§ **TASK TO CARRY OUT**
Return the listing below in full, with every line exactly as it is.

JSON records of objects:
<<<<

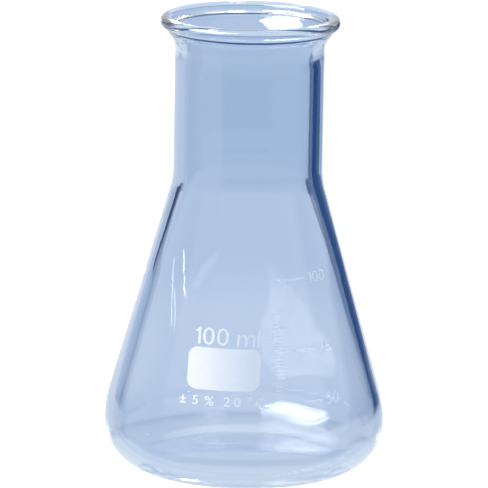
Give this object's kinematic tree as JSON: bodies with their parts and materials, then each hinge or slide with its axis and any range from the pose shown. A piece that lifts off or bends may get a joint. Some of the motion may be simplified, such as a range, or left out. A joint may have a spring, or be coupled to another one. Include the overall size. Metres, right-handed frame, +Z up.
{
  "type": "erlenmeyer flask",
  "caption": "Conical laboratory flask of clear blue-tinted glass with a straight wide neck, a beaded rim, a white writing panel and enamel volume marks.",
  "frame": {"origin": "centre of the base, on the plane that the flask stands on", "axes": "+Z up the flask's axis to the mouth; -Y is the front, where the writing panel is; +X is to the right of the panel, where the volume marks are"},
  "size_m": [0.064, 0.064, 0.105],
  "materials": {
    "glass": "clear, fire-polished",
    "enamel": "satin, fired on"
  },
  "bodies": {
    "root": {"glass_body": "glass", "writing_panel": "enamel", "capacity_digit_1": "enamel", "capacity_digit_2": "enamel", "capacity_digit_3": "enamel", "capacity_unit_m": "enamel", "capacity_unit_l": "enamel", "scale_line_50": "enamel", "scale_50_digit_1": "enamel", "scale_50_digit_2": "enamel", "scale_line_75": "enamel", "scale_75_digit_1": "enamel", "scale_75_digit_2": "enamel", "scale_line_100": "enamel", "scale_100_digit_1": "enamel", "scale_100_digit_2": "enamel", "scale_100_digit_3": "enamel"}
  },
  "joints": []
}
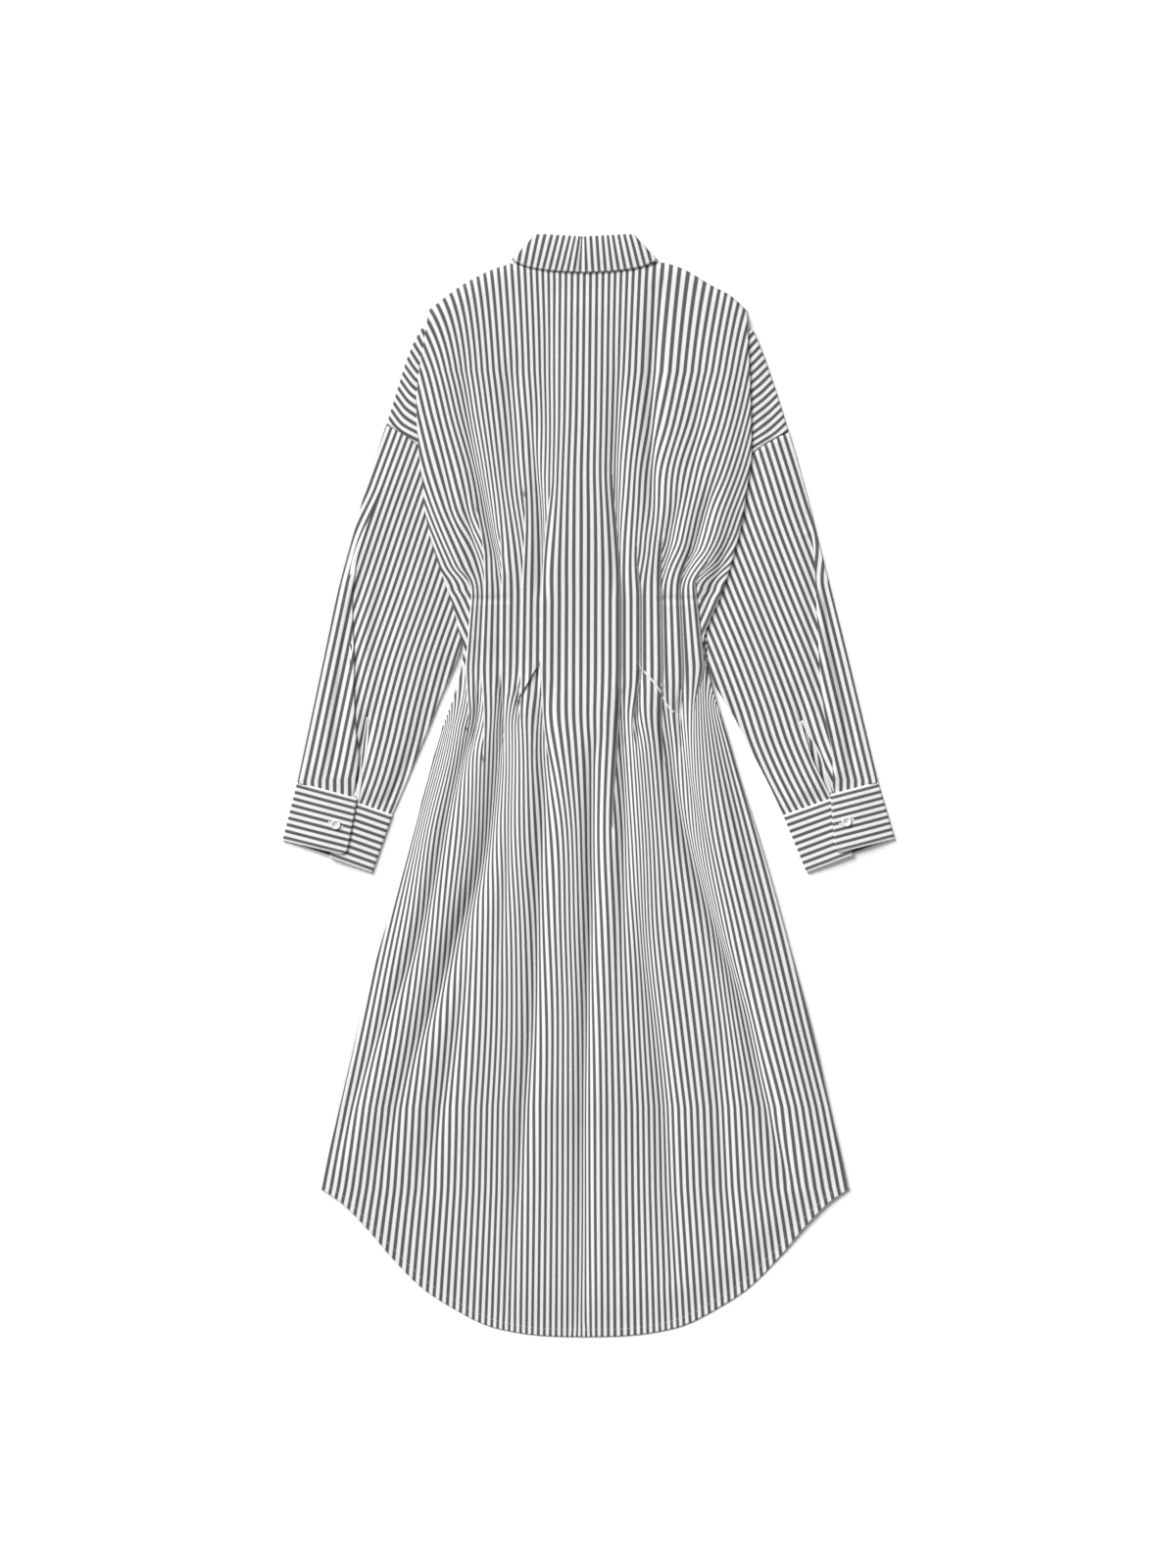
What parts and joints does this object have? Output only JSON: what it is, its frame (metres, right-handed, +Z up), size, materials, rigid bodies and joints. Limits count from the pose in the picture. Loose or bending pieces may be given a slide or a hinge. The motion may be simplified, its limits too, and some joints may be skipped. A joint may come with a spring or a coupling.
{
  "type": "shirt dress",
  "caption": "Striped long-sleeved shirt dress laid flat face down, with a folded collar, dropped shoulders, waist tucks, buttoned cuffs and a deep curved hem.",
  "frame": {"origin": "centre of the overall box, on the surface that the dress lies on", "axes": "+Y towards the collar, +X towards the wearer's right sleeve, +Z up, out of the dress's back; the fronts lie underneath"},
  "size_m": [0.6866, 1.2399, 0.0104],
  "materials": {
    "striped_cotton": "matt cotton poplin, white with dark grey warp stripes",
    "pearl_button": "polished off-white pearl resin"
  },
  "bodies": {
    "root": {"back_panel": "striped_cotton", "back_shoulder_left": "striped_cotton", "back_shoulder_right": "striped_cotton", "front_left": "striped_cotton", "front_right": "striped_cotton", "front_shoulder_left": "striped_cotton", "front_shoulder_right": "striped_cotton", "sleeve_left": "striped_cotton", "sleeve_right": "striped_cotton", "cuff_left": "striped_cotton", "cuff_right": "striped_cotton", "collar_leaf": "striped_cotton", "collar_stand": "striped_cotton", "cuff_button_left": "pearl_button", "cuff_button_right": "pearl_button", "front_button_00": "pearl_button", "front_button_01": "pearl_button", "front_button_02": "pearl_button", "front_button_03": "pearl_button", "front_button_04": "pearl_button", "front_button_05": "pearl_button", "front_button_06": "pearl_button", "front_button_07": "pearl_button", "front_button_08": "pearl_button", "front_button_09": "pearl_button"}
  },
  "joints": []
}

>>>>

§ **CORRECT RESPONSE**
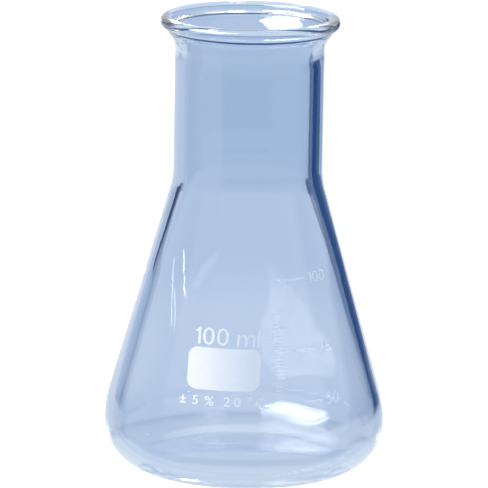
Give this object's kinematic tree as JSON: bodies with their parts and materials, then each hinge or slide with its axis and any range from the pose shown. A piece that lifts off or bends may get a joint. Some of the motion may be simplified, such as a range, or left out. A joint may have a spring, or be coupled to another one. Include the overall size. Metres, right-handed frame, +Z up.
{
  "type": "erlenmeyer flask",
  "caption": "Conical laboratory flask of clear blue-tinted glass with a straight wide neck, a beaded rim, a white writing panel and enamel volume marks.",
  "frame": {"origin": "centre of the base, on the plane that the flask stands on", "axes": "+Z up the flask's axis to the mouth; -Y is the front, where the writing panel is; +X is to the right of the panel, where the volume marks are"},
  "size_m": [0.064, 0.064, 0.105],
  "materials": {
    "glass": "clear, fire-polished",
    "enamel": "satin, fired on"
  },
  "bodies": {
    "root": {"glass_body": "glass", "writing_panel": "enamel", "capacity_digit_1": "enamel", "capacity_digit_2": "enamel", "capacity_digit_3": "enamel", "capacity_unit_m": "enamel", "capacity_unit_l": "enamel", "scale_line_50": "enamel", "scale_50_digit_1": "enamel", "scale_50_digit_2": "enamel", "scale_line_75": "enamel", "scale_75_digit_1": "enamel", "scale_75_digit_2": "enamel", "scale_line_100": "enamel", "scale_100_digit_1": "enamel", "scale_100_digit_2": "enamel", "scale_100_digit_3": "enamel"}
  },
  "joints": []
}
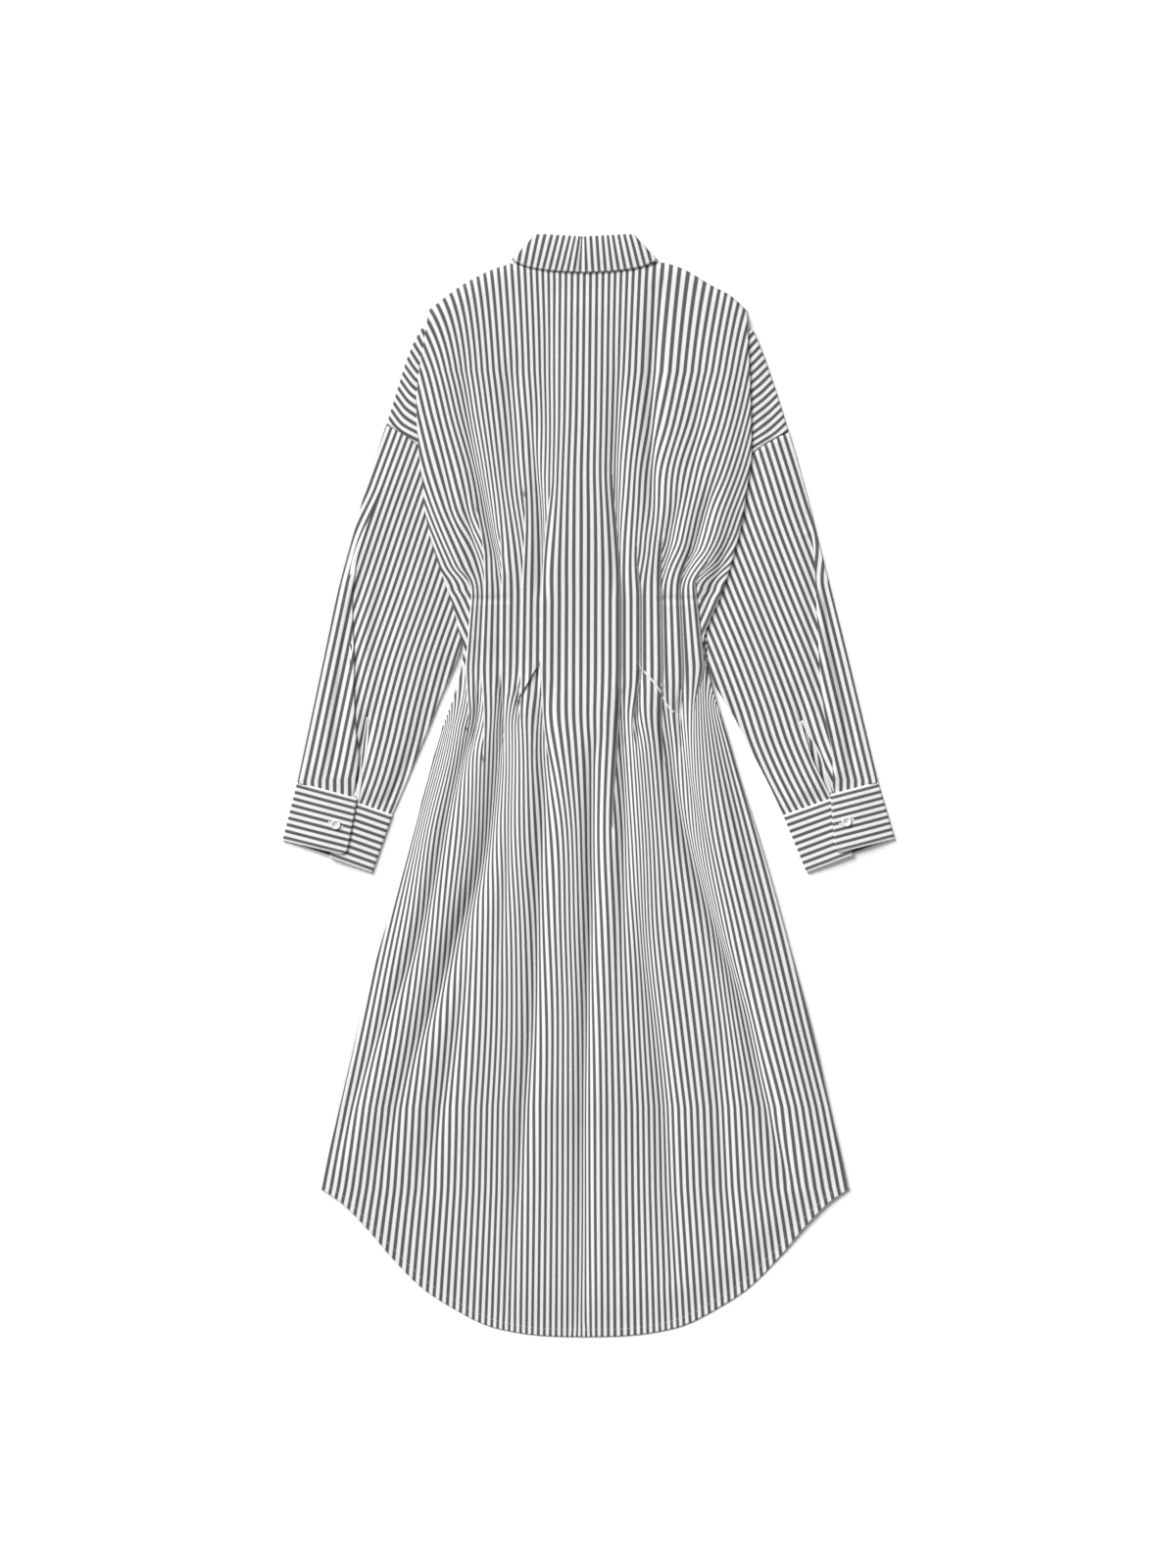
What parts and joints does this object have? Output only JSON: what it is, its frame (metres, right-handed, +Z up), size, materials, rigid bodies and joints. Limits count from the pose in the picture. Loose or bending pieces may be given a slide or a hinge. The motion may be simplified, its limits too, and some joints may be skipped. A joint may come with a spring or a coupling.
{
  "type": "shirt dress",
  "caption": "Striped long-sleeved shirt dress laid flat face down, with a folded collar, dropped shoulders, waist tucks, buttoned cuffs and a deep curved hem.",
  "frame": {"origin": "centre of the overall box, on the surface that the dress lies on", "axes": "+Y towards the collar, +X towards the wearer's right sleeve, +Z up, out of the dress's back; the fronts lie underneath"},
  "size_m": [0.6866, 1.2399, 0.0104],
  "materials": {
    "striped_cotton": "matt cotton poplin, white with dark grey warp stripes",
    "pearl_button": "polished off-white pearl resin"
  },
  "bodies": {
    "root": {"back_panel": "striped_cotton", "back_shoulder_left": "striped_cotton", "back_shoulder_right": "striped_cotton", "front_left": "striped_cotton", "front_right": "striped_cotton", "front_shoulder_left": "striped_cotton", "front_shoulder_right": "striped_cotton", "sleeve_left": "striped_cotton", "sleeve_right": "striped_cotton", "cuff_left": "striped_cotton", "cuff_right": "striped_cotton", "collar_leaf": "striped_cotton", "collar_stand": "striped_cotton", "cuff_button_left": "pearl_button", "cuff_button_right": "pearl_button", "front_button_00": "pearl_button", "front_button_01": "pearl_button", "front_button_02": "pearl_button", "front_button_03": "pearl_button", "front_button_04": "pearl_button", "front_button_05": "pearl_button", "front_button_06": "pearl_button", "front_button_07": "pearl_button", "front_button_08": "pearl_button", "front_button_09": "pearl_button"}
  },
  "joints": []
}